Life is full of frustrations, big and small. And even the most mild-mannered of us sometimes lose our cool when things don't go our way. As just one example, consider the "self-checkout" stations at most grocery and big-box stores these days. They appear to be a time-saver, but are often so picky and prone to malfunction that they can take longer than waiting in line for a human cashier.

According to news sources, a Wisconsin woman was recently charged with disorderly conduct when her frustration at a self-checkout device caused her to attack a store manager. Oddly, her weapon of choice in the attack was a VCR that she had apparently brought into the store with her.

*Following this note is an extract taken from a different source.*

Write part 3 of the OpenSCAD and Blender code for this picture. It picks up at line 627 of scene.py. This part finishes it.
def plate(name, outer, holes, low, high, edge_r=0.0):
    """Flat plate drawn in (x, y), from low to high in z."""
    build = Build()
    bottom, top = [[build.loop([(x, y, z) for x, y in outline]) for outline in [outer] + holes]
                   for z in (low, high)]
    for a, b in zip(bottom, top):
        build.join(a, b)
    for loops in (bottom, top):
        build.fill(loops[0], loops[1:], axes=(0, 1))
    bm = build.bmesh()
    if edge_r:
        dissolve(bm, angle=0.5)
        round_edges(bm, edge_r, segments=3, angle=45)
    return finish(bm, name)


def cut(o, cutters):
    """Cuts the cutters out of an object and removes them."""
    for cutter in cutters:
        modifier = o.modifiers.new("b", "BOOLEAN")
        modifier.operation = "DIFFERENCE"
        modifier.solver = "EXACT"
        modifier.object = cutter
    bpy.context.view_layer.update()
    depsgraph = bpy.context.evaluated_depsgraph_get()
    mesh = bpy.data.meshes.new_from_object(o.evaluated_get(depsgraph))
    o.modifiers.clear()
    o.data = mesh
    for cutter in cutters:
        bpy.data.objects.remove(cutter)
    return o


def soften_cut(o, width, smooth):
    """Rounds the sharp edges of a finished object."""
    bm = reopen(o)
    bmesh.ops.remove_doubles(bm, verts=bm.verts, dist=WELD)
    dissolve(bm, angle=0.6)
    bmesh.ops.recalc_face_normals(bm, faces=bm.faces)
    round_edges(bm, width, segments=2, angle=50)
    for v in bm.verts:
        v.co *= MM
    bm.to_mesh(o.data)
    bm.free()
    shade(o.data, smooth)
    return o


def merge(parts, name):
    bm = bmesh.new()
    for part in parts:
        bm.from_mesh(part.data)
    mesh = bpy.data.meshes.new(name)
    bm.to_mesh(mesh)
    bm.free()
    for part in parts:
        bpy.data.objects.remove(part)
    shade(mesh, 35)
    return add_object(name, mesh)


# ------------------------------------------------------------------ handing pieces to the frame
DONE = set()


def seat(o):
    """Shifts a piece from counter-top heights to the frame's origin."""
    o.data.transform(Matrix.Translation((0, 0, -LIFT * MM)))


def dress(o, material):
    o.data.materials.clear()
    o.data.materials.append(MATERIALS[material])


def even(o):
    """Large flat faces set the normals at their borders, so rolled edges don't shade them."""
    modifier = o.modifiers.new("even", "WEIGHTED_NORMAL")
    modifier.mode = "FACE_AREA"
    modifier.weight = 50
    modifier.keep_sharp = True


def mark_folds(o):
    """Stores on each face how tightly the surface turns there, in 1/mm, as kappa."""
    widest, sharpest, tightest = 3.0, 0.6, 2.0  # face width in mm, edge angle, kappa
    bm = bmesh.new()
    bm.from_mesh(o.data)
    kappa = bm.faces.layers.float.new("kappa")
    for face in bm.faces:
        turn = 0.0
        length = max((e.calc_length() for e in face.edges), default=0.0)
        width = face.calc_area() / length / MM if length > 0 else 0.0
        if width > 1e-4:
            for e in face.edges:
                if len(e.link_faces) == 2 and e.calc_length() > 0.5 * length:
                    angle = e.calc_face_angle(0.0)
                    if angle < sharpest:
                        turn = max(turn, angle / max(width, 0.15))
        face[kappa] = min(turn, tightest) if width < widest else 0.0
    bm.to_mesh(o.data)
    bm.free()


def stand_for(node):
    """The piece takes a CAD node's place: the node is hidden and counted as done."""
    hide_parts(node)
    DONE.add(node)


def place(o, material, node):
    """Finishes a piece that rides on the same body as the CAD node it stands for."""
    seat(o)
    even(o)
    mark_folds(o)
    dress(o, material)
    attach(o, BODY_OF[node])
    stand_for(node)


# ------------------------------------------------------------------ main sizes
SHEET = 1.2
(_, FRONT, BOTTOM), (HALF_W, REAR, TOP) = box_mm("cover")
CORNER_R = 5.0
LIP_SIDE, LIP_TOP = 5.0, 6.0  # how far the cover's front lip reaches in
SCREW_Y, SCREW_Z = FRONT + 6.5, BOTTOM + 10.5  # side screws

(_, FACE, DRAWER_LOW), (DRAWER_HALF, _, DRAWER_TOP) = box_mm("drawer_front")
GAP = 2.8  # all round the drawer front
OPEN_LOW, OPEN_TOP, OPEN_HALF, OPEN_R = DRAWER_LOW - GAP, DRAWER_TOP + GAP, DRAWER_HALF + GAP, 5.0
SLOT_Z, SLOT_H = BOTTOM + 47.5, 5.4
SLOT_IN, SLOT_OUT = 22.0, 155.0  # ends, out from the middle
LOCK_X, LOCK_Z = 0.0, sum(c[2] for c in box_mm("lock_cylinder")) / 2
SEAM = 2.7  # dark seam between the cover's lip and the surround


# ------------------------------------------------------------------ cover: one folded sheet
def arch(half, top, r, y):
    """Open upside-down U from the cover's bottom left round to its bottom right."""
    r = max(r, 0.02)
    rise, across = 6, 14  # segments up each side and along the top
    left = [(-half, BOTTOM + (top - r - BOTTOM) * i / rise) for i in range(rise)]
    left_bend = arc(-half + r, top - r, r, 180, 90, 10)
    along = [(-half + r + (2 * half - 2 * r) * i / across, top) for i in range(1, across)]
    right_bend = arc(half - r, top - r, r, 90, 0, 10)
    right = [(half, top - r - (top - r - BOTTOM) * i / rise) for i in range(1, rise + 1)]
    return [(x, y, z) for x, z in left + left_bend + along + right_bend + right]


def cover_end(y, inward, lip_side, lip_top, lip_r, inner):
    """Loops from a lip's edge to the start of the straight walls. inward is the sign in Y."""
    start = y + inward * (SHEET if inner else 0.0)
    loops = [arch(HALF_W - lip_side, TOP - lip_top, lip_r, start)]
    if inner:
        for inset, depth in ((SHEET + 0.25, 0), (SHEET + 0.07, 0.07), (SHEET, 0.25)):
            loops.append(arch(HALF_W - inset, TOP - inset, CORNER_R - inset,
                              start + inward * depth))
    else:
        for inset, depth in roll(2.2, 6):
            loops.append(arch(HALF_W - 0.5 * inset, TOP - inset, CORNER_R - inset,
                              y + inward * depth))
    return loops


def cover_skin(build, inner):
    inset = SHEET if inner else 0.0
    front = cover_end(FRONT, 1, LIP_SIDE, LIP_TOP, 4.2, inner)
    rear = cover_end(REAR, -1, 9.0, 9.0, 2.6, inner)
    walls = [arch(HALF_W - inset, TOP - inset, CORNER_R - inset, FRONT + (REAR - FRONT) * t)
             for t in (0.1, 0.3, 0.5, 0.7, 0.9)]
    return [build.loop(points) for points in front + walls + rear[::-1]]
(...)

This incident was odd, to be sure. But that's not why we're writing about it. Instead, this story seems to be a good example of police and prosecutor discretion in filing criminal charges.

Without more information, it is impossible to know whether the woman involved suffers from mental illness, some other condition or was just having a very bad day. However, an incident involving violence can lead to an array of criminal charges, and the appropriateness of particular charges in a particular instance is often a judgment call.

It is possible that this incident could have prompted assault and battery charges rather than disorderly conduct. Context is important, however. If a similar altercation had taken place in a bar, for example, police may have decided that more serious charges were warranted.

Unfortunately, police discretion often works against defendants rather than for them. If the suspect is rude or seems belligerent, police may decide to pursue assault and battery charges. And if the suspect broke a beer bottle (accidentally or on purpose), police may try to pursue charges of assault with a deadly weapon.

The facts of a given case can be open to interpretation. As such, defense attorneys can seek reduced charges if they feel their clients have been over-charged or inappropriately charged. For this and other reasons, defendants should seek the help of an experienced criminal defense attorney as soon as possible.